If you generate the Semivariogram using Geostatistical wizard. it will show you the Semivariogram map at the bottom of the window. (which looks like a raster map) (following image)
when you move the mouse pointer on the map, two numbers will pop up for each pixel one is the Value of the cell and the other one is the Weight.
I understand that the "Value" should be the average of moment of inertia of the pairs in that specific bin But I don't know what is the "Weight"? I could not find anything regarding to this number in the manual.
I would appreciate if someone could shed some light on this for me.
Looking at your graphic, it looks like you've decided to use quadrants 1 and 4. The shadow of the (1,1) bin may extend into the 2nd and 3rd quadrants. The shadow in the 2nd quadrant needs to be inflected into quadrant 4, and the shadow from quadrant 3 needs to be inflected to quadrant 1. These weights need to be added to the weights that are already in those quadrants.
Here's a quick test: make two points with the same coordinates so that their vector plots at the origin. The (1,1) and (1,-1) bins should each get a weight of 0.5 (they'll each get 0.25 naturally, then another 0.25 from the inflection).
If that doesn't work, I don't think I can help you. You've pretty much exhausted my knowledge of our binning mechanism.

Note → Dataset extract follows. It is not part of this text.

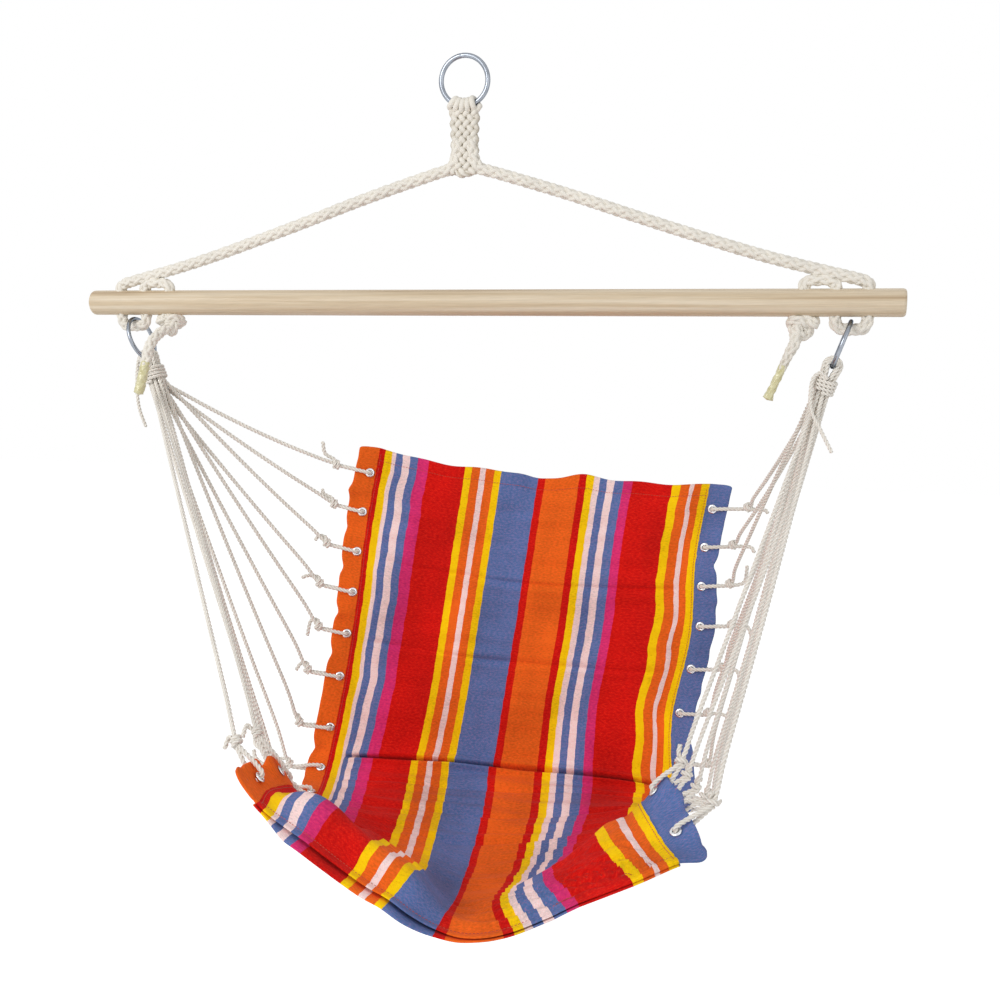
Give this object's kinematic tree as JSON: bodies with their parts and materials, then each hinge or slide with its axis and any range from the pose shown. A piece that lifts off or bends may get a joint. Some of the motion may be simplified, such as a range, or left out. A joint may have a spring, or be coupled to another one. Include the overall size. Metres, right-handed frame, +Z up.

When you hover over a cell in the semivariogram map, the weight you see is the number of pairs of points that fall within that bin. The reason the weights aren't whole numbers is that the individual weight of each pair is distributed into the surrounding bins. For example, if a pair of points falls exactly on the corner between 4 square bins, each of those bins will get a weight of 0.25 from that pair. If the pair falls exactly at the center of a square bin, that bin will get a full weight of 1, and all other bins will get 0 weight. The "Weight" in the semivariogram map is the sum of all weights for all pairs of points within that bin.
If that explanation wasn't clear, please read the above paper.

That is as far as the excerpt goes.